Bond’s use of psychology as applied to the physical evidence was a landmark moment: Bond had performed the autopsy on Mary Jane Kelly, not just reviewed the notes of colleagues.  Bond didn’t just profile the crimes, but he gave Anderson a picture of the person who committed the crimes.  As most who study criminology (and pop culture) know, it still didn’t help the London police force catch the killer.

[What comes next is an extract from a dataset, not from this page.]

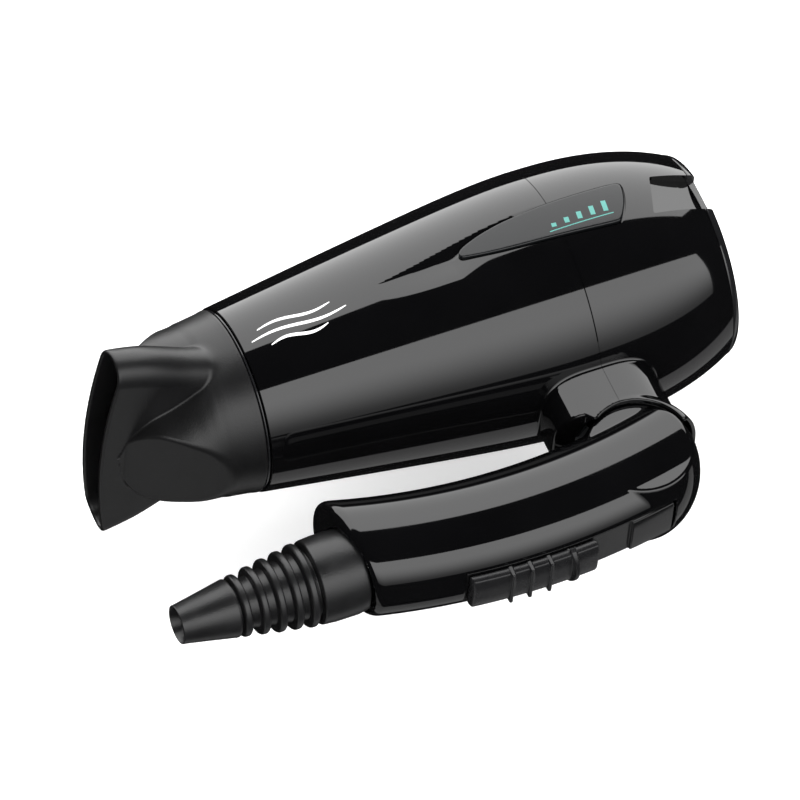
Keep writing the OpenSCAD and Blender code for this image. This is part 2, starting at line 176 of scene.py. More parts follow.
def smin(a, b, k):
    h = np.maximum(k - np.abs(a - b), 0) / k
    return np.minimum(a, b) - h * h * k * 0.25


def surface_net(f, lo, hi, h, steps=4, chunk=60):
    """closed quad mesh of f = 0, its vertices moved onto the surface"""
    axes = [np.arange(lo[k], hi[k] + h, h) for k in range(3)]
    nx, ny, nz = (len(a) for a in axes)
    V = np.empty((nx, ny, nz), np.float32)
    Y, Z = np.meshgrid(axes[1], axes[2], indexing="ij")
    yz = np.stack([Y.ravel(), Z.ravel()], 1)
    for i0 in range(0, nx, chunk):
        xs = axes[0][i0:i0 + chunk]
        P = np.empty((len(xs) * len(yz), 3))
        P[:, 0] = np.repeat(xs, len(yz))
        P[:, 1:] = np.tile(yz, (len(xs), 1))
        V[i0:i0 + chunk] = f(P).reshape(len(xs), ny, nz)
    S = V < 0
    c = S[:-1, :-1, :-1].astype(np.int8)
    tot = np.zeros(c.shape, np.int8)
    for a in (0, 1):
        for b in (0, 1):
            for d in (0, 1):
                tot += S[a:nx - 1 + a, b:ny - 1 + b, d:nz - 1 + d]
    active = (tot > 0) & (tot < 8)
    idx = -np.ones(active.shape, int)
    cells = np.argwhere(active)
    idx[active] = np.arange(len(cells))
    acc = np.zeros((len(cells), 3))
    cnt = np.zeros(len(cells))
    corners = [(a, b, d) for a in (0, 1) for b in (0, 1) for d in (0, 1)]
    for a in corners:
        for k in range(3):
            if a[k]:
                continue
            b = list(a)
            b[k] = 1
            va = V[cells[:, 0] + a[0], cells[:, 1] + a[1], cells[:, 2] + a[2]]
            vb = V[cells[:, 0] + b[0], cells[:, 1] + b[1], cells[:, 2] + b[2]]
            cross = (va < 0) != (vb < 0)
            t = np.where(cross, va / np.where(cross, va - vb, 1), 0)
            p = np.tile(np.array(a, float), (len(cells), 1))
            p[:, k] += t
            acc[cross] += p[cross]
            cnt[cross] += 1
    P = (cells + acc / cnt[:, None]) * h + np.array([a[0] for a in axes])
    faces = []
    for k in range(3):
        o = [(0, 1, 2), (1, 2, 0), (2, 0, 1)][k]
        sl0 = [slice(None)] * 3
        sl1 = [slice(None)] * 3
        sl0[k] = slice(0, -1)
        sl1[k] = slice(1, None)
        e = S[tuple(sl0)] != S[tuple(sl1)]
        at = np.argwhere(e)
        inside = S[tuple(sl0)][e]
        keep = (at[:, o[1]] > 0) & (at[:, o[2]] > 0)
        for k2 in (o[1], o[2]):
            keep &= at[:, k2] < (nx, ny, nz)[k2] - 1
        at, inside = at[keep], inside[keep]
        d1 = np.zeros(3, int)
        d1[o[1]] = 1
        d2 = np.zeros(3, int)
        d2[o[2]] = 1
        q = [idx[tuple((at - s).T)] for s in (0 * d1, d1, d1 + d2, d2)]
        Q = np.stack(q, 1)
        Q[~inside] = Q[~inside][:, ::-1]
        faces.append(Q)
    F = np.concatenate(faces)
    for _ in range(steps):
        v = f(P)
        g = field_grad(f, P)
        g2 = (g * g).sum(1)
        step = (v / np.maximum(g2, 1e-6))[:, None] * g
        L = np.linalg.norm(step, axis=1, keepdims=True)
        step *= np.minimum(1, 0.5 * h / np.maximum(L, 1e-9))
        P = P - step
    return P, F


def halve(ob, axis, at, keep_above, gap):
    """cuts a closed mesh by a design plane and closes it again"""
    n = {"x": (1, 0, 0), "y": (0, 0, -1)}[axis]
    pos = {"x": (at, 0, 0), "y": (0, at, 0)}[axis]
    sgn = 1 if keep_above else -1
    p = np.array(pos, float)
    p["xy".index(axis)] += sgn * gap
    bm = bmesh.new()
    bm.from_mesh(ob.data)
    co = Vector(to_row(p[None])[0])
    bmesh.ops.bisect_plane(bm, geom=bm.verts[:] + bm.edges[:] + bm.faces[:], dist=1e-7,
                           plane_co=co, plane_no=Vector(n) * sgn, clear_inner=True)
    edges = [e for e in bm.edges if e.is_boundary]
    bmesh.ops.holes_fill(bm, edges=edges, sides=0)
    bmesh.ops.recalc_face_normals(bm, faces=bm.faces)
    bm.to_mesh(ob.data)
    bm.free()
    return ob


# ---- the barrel's shape ------------------------------------------------------------------
def barrel_r(x):
    x = np.asarray(x, float)
    front = 40 - 0.1386 * (np.sqrt(x * x + 400) - 20)
    rear = 40 * np.sqrt(np.maximum(1 - np.power(np.maximum(x, 0) / 69.2, 2.4), 1e-6))
    return np.where(x < 0, front, rear)


LEAF = np.array([(-31.2, 1.3), (-30.4, 2.6), (-25.8, 4.6), (-18, 6.5), (-8.5, 7.6), (0.5, 8.2), (12.2, 8.5),
                 (22.2, 8.6), (23.2, 8.3), (23.6, 7.5), (23, 4), (21.6, 0.2), (19.3, -3.7), (18.4, -4.7), (17.4, -5),
                 (-2, -4), (-18.6, -2.4), (-28.2, -0.65), (-30.8, 0.2)], float)


def smooth_outline(pts, n=8):
    out = []
    m = len(pts)
    for i in range(m):
        a, b, c, d = pts[i - 1], pts[i], pts[(i + 1) % m], pts[(i + 2) % m]
        # centripetal spline keeps the corners tight
        t0 = 0
        t1 = t0 + np.linalg.norm(b - a) ** 0.5
        t2 = t1 + np.linalg.norm(c - b) ** 0.5
        t3 = t2 + np.linalg.norm(d - c) ** 0.5
        for j in range(n):
            t = t1 + (t2 - t1) * j / n
            A1 = (t1 - t) / (t1 - t0) * a + (t - t0) / (t1 - t0) * b
            A2 = (t2 - t) / (t2 - t1) * b + (t - t1) / (t2 - t1) * c
            A3 = (t3 - t) / (t3 - t2) * c + (t - t2) / (t3 - t2) * d
            B1 = (t2 - t) / (t2 - t0) * A1 + (t - t0) / (t2 - t0) * A2
            B2 = (t3 - t) / (t3 - t1) * A2 + (t - t1) / (t3 - t1) * A3
            out.append((t2 - t) / (t2 - t1) * B1 + (t - t1) / (t2 - t1) * B2)
    return np.array(out)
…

Yet Bond’s influence is still felt today.  He is credited as one of the first profilers, and profiling is now common practice, especially in investigating serial crimes.

DNA Changes the Scenery

As scientists perfect techniques for sequencing deoxyribonucleic acid (DNA), they also perfected its use in criminal profiling.  No longer were criminologists limited to the use of fingerprints to identify suspects.  They could take samples of DNA, from hair or saliva or even pieces of skin, and convict criminals.  One of the first documented cases of DNA profiling was the conviction of the killer of two teenage girls in the United Kingdom in the 80s.  Alec Jeffreys helped pioneer the techniques used to convict the killer.

The establishment of forensic associations and institutions continue to foster the growth of the field.  They also help proliferate its history among crime professionals.  The United States has one of the oldest forensic associations, the American Academy of Forensic Sciences, established in 1948.

With technology changing the world, there’s no telling where forensic science is headed.  Perhaps the killings of Jack the Ripper will finally be solved.  Regardless, a strong understanding of the basis of the science can help anyone going into a field related to criminology today.